Agrees that emotion and reason are inextricably linked; compelled disclosures aren’t automatically suspect and Reynolds was wrong.  We also agree about factual errors and misleadingness, which means gov’t shouldn’t be able to force disclosures that abortions cause suicide/etc., since that’s false.  Gov’t may compel cigarette sellers to reveal gruesome facts, and compel doctors to reveal state’s view of abortion.

Limits of this approach: defines deception too narrowly.  Just as state can mislead with facts, it can mislead with emotion.  Plus, if deception is problematic because it fails to respect autonomy, then the goals of the compelled speech need to be considered as well. Also must consider autonomy of person forced to give gov’ts message.

Misleading: emotionally false/misleading—intentionally exploit cognitive shortcuts involving affect.  Make you like something not by virtue of its own merits but by association with something you like.  Sell toaster by draping beautiful woman over a toaster.  Response to tobacco disclosures is due to the merits—you reoil from smoking because of what smoking does, not because smoking has been associated with something else you don’t like.  It is hard to draw the line, but also hard to draw the line about what’s misleading.  Not comfortable having no line at all.  Gov’t might not be likely to associate smoking with maggot infested meat, but is not sure that she trusts the gov’t that much.  If the 1A allows gov’t to intentionally exploit affect heuristics, it can create negative associations with tobacco or with cigarettes.  Weeping regretful women could be used for both.  Intentionally exploiting affect heuristics is deceptive and manipulative. Lead audience to draw factual conclusions as well as emotional conclusions it wouldn’t have done. Decisional autonomy is at the heart of the 1A.

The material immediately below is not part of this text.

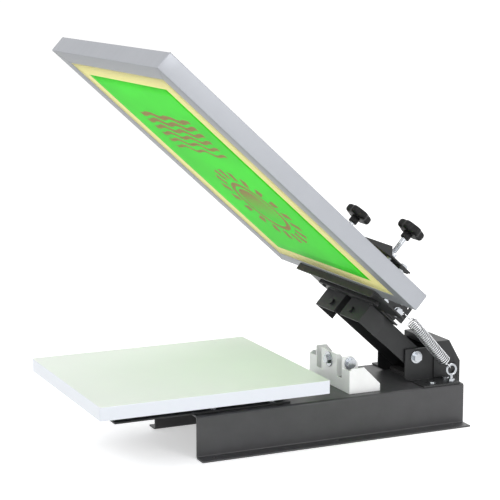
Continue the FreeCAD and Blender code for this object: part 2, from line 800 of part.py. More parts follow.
def eye_bolt(label, across):
    """Eye bolt that holds the lower end of a lift spring."""
    loop = doc.addObject("Part::Torus", "Loop")
    loop.Placement = FreeCAD.Placement(FreeCAD.Vector(), TURNS["+x"])
    bind(loop, Radius1="eye_ring_rad", Radius2="eye_wire_rad")
    bind(loop, Placement__Base__x=across, Placement__Base__y="eye_y", Placement__Base__z="eye_z")
    tall = "eye_z - eye_ring_rad - eye_stud_end"
    stud = rod((across, "eye_y", "eye_stud_end"), "+z", "0", "eye_stud_rad", tall)
    keep(joined([loop, stud]), label)


def eye_bolt_nuts():
    """Nuts above the foot and under the base on each eye bolt."""
    nuts = []
    for across, deep in pairs("eye_x", "eye_y"):
        nuts.append(nut((across, deep, "base_height + gauge"), "+z", "0", "small"))
        nuts.append(nut((across, deep, "base_height - gauge"), "-z", "0", "small"))
    grouped("eye_bolt_nuts", nuts)


def arm_stop_bumper():
    """Rubber pad that the arm's heel rests on when the head is up."""
    body = new_body("arm_stop_bumper")
    corners = box("0 - stop_half", "stop_half", "stop_front", "stop_rear")
    add(body, "XY", "base_height", "stop_thick", corners)
    round_off(body, "stop_round", lambda edge: along(edge, (0, 0, 1)))


base_channel()
platen_board()
platen_bracket()
platen_fasteners()
base_nuts()
registration_gate()
gate_fasteners()
pivot_bracket("pivot_bracket_right", "ear_inner", "0 +")
pivot_bracket("pivot_bracket_left", "0 - ear_inner - gauge", "0 -")
tower_hood()
tower_fasteners()
eye_bolt("eye_bolt_right", "eye_x")
eye_bolt("eye_bolt_left", "0 - eye_x")
eye_bolt_nuts()
arm_stop_bumper()


LOBES = 6


def lift_arm():
    """Upturned channel that carries the head and swings in the tower."""
    body = new_body("lift_arm", head=True)
    side = [
        ("arm_front", "arm_low"), ("arm_rear", "arm_low"), ("arm_rear", "arm_rear_cut_z"),
        ("arm_rear_cut_y", "arm_top"), ("arm_front", "arm_top"),
    ]
    add(body, "YZ", "0 - arm_half", "2 * arm_half", side)
    wall = "arm_half - gauge"
    hollow = box("arm_front - overrun", "arm_rear + overrun", "arm_low - overrun", "arm_top - gauge")
    cut(body, "YZ", "0 - (%s)" % wall, "2 * (%s)" % wall, hollow)
    mouth = box("arm_front - overrun", "arm_web_front", "arm_low - overrun", "arm_top + overrun")
    cut(body, "YZ", "0 - (%s)" % wall, "2 * (%s)" % wall, mouth)
    clear = "small_rad + bolt_clearance"
    right = box("arm_flange_in", "arm_half", "arm_low", "arm_top - gauge")
    left = box("0 - arm_half", "0 - arm_flange_in", "arm_low", "arm_top - gauge")
    add(body, "XZ", "0 - arm_front - gauge", "gauge", right, [("skirt_bolt_x", "skirt_bolt_z", clear)])
    add(body, "XZ", "0 - arm_front - gauge", "gauge", left, [("0 - skirt_bolt_x", "skirt_bolt_z", clear)])
    seat = [("pivot_along", "pivot_below", "sleeve_rad + nut_clearance")]
    cut(body, "YZ", "0 - arm_half - overrun", "2 * arm_half + 2 * overrun", circles=seat)
    deck = [(across, deep, clear) for across, deep in deck_bolt_spots()]
    cut(body, "XY", "arm_top - gauge - overrun", "gauge + 2 * overrun", circles=deck)


def deck_bolt_spots():
    """Give the bolt places where the head bracket, bed and arm web meet."""
    return pairs("arm_flange_in", "cheek_bolt_y") + pairs("arm_flange_in", "deck_bolt_front")


def arm_pivot_sleeve():
    """Sleeve in the arm that turns on the pivot bolt."""
    spot = ("0 - arm_half", "pivot_along", "pivot_below")
    inner = "large_rad + running_clearance"
    grouped("arm_pivot_sleeve", [ring(spot, "+x", "0", "sleeve_rad", inner, "2 * arm_half")], head=True)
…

If autonomy is at stake, then goals of disclosure also matter.  Tushnet says autonomy is intact if you can still make a choice. But interference with the decisionmaking process also matters.  Very hard to distinguish between compelled disclosures meant to inform and those meant to persuade, but there is a difference in “smoking is harmful” and “abortion is murder.”  Less an insult to captive audience when the gov’t’s goal is one you’re likely to agree with—noncontroversial, well established fact v. controversial moral position.  Tushnet says everything’s controversial today, but Corbin disagrees.  (Heh.)  Smoking causes cancer—that’s a well-established fact.  Abortion is murder is not a fact, but an issue of deep division.

Autonomy and non-autonomy-enhancing are not clear lines, but can still be done.  Smoking is addictive and interferes with autonomy. Most women don’t regret abortion; availability of abortion enhances women’s autonomy. Abortion disclosure is based on gov’t viewpoint on controverted moral issue, and urge a course of conduct that’s not necessarily autonomy-enhancing.

Based on moral aims: raises free speech rights of compelled speakers. Insult to dignity/autonomy is worse if you’re forced to affirm a viewpoint you don’t share, not facts.

If free speech jurisprudence considers it anathema to force articulation of viewpoints, why is it ok to force audiences to hear it. 

RT: Breadth of definition of deception is a key issue: Difference between you’re making the wrong decision and you’re making an incorrectly informed decision is very difficult.  This is why Lochner is important: what facts can the state find?  This is why consumer protection rhetoric has become so important in abortion disclosures. Abortion is murder: That’s not what the gov’t is saying. Instead, it uses the language of information.  And though abortion is special, there are a bunch of disclosures that we mandate that wouldn’t satisfy these standards, which is why I don’t like it.

West: we do have some defenses to these messages.  Are there audiences without defenses? Children, people in a bad health situation. 

RT: we think we have defenses.  “Persuasion knowledge” varies a lot.  Real q for me is how to deal with private parties also using emotion to influence you.

Q: in an age of mind sciences, is decisional autonomy something that can survive?

RT: Yes; these are all probabilistic.  Even if there is determinism, we can't get at it and must act as if there are degrees of freedom.